Mr BEATON (Bendigo) .- Tt is with pleasure that I rise on behalf of the Opposition, and on behalf of country communities generally, to support, in principle, the motion proposed by the honorable member for New England (Mr. Drummond). The Labour Party has long been aware of the great need for a policy of decentralization of industry and population. Certainly one of the most disturbing features of this country's growth in the post-war years has been the abnormal concentration of industrial development and, consequently, population in the capital cities. The members of the Opposition are anxious, as is the honorable member for New England, to have the problem tackled with all speed. Accordingly, we endorse the proposal to set up a committee to examine the situation and to make recommendations for the implementation of a decentralization programme.

We believe, however, that the constitution of such a committee, as suggested in the honorable member's motion, would be far too cumbersome. With the inclusion of representatives of the bodies and authorities mentioned in parts (ii), (iii) and (iv) of paragraph 3 (b), the committee would consist of no fewer than 40 or 50 members, at a conservative estimate, and would be, in my view and that of my colleagues, unwieldy and unworkable. At this stage I should mention that the Labour Party has its own decentralization committee, of which my colleague, the honorable member for Wilmot (Mr. Duthie), is chairman. Consequently, we have a full understanding of the great diversity of the material that comes before a committee of this kind.

While we support the motion in principle, we propose an amendment which would provide that representatives of the bodies and authorities to which I have referred, those concerned with local government, transport, water conservation, irrigation, power, roads and housing, and also financial and industrial experts as well as representatives of trade unions, may be called to give evidence, but not be represented on committee. In the final analysis, Mr. Deputy Speaker, the responsibility for decentralization and balanced development is the responsibility of government. Therefore, we believe that a committee consisting of representatives of the Commonwealth Parliament, together with parliamentary representatives from each of the six States, would be more effective in its deliberations.

Other bodies, particularly local government bodies, would have ample opportunity to present their views. After years of heart-breaking efforts to entice industry into their country communities, I have no doubt that they would readily avail themselves of the opportunity to do so. Accordingly, Mr. Speaker, I move -

That sub-paragraphs (a) and (b) of paragraph (3) be omitted with a view to inserting the following sub-paragraphs in place thereof: - " (a) a committee be appointed to inquire into and report on the best means of securing effective decentralization of population, industry, communications and administration;

(b)   the committee consist of members of Commonwealth and State Parliaments; (ba) the committee be authorized to call evidence from -

(i)   local governments and semi-autonomous bodies engaged in water conservation, irrigation, hydro and thermal electric power,

(ii)   transport authorities, including State rail ways, also road transport, sea and air,

(iii)   authorities controlling ports and rivers and public works, including Main and Country Roads Boards and Housing Commissions, and

(iv)   financial and industrial experts and trade unions; ".

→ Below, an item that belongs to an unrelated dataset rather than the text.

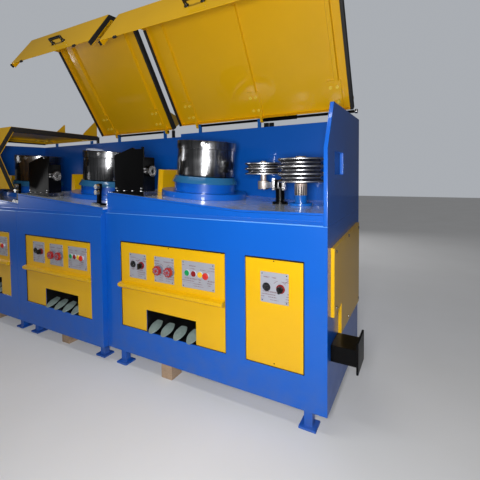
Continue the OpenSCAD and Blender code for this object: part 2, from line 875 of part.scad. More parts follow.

The struggle in country communities for a measure of decentralization of industry and population is a sorry story. It is a story of an Australia-wide endeavour by localgovernment authorities and other interested bodies and committees to entice industry into country communities so that they can develop and prosper and so provide young citizens with opportunities for employment and advancement in the localities in which they choose to live. These committees bear different titles. In Bendigo, we have the Industrial Expansion Committee; in Castlemaine, there is the Industries for Castlemaine Committee; and in Seymour, there is the Committee for Industrial Enterprises. Whatever their names and wherever they are, they have been born with one desire - to expand country communities. But their role has changed, Mr. Speaker. Now, they fight desperately to hold what industry they have, for the scales are heavily weighted against country industries. The strain of competition against the cities is forcing the closure of factories that are vital to the very existence of many country towns.

The accumulated evidence that is available to any investigation committee must surely present a powerful case for urgent action to be taken to develop country areas. It is estimated that in the past ten years, the natural increase of population in Victorian country areas was about 250,000. The actual increase of population was under 75,000 during that period. Melbourne enjoyed a natural increase of approximately 250,000, while its real increase was nearer the half million mark in those same ten years. Those figures indicate a great trek. Countless thousands of Australians, young and old, have joined in the journey to the city, a journey not of desire but of sheer economic necessity. Because of it, the breaking up of homes and the disruption of family life is painfully evident in country areas. Each year, thousands of youngsters leave school and gain employment in the capital cities. Why? Because the country communities from which they come are industrially stagnant and because employment opportunities cannot keep pace with the growing legion of youth.

It is an accepted fact that 55 per cent, of the nation's population is to be found in the five major capital cities. It is true, too, that only 8 per cent, of the population of New South Wales is west of the Great Dividing Range, while Melbourne harbours about 70 per cent, of the population of the State of Victoria. Since the 1954 census, Melbourne's population has risen by 20.2 per cent., while the City of Bendigo has had to be content with a rise of only 10.8 per cent, in the same period. City dwellers might well ask, " What is wrong with the continued emphasis on the development of the big capital cities? " Time is too short, Mr. Speaker, for me to delve deeply into the pros and cons of the question, but, broadly speaking, three main factors - economic, social and defence - must be considered. All three factors point to the need for the correction of the bloated and lopsided growth which is so evident to-day.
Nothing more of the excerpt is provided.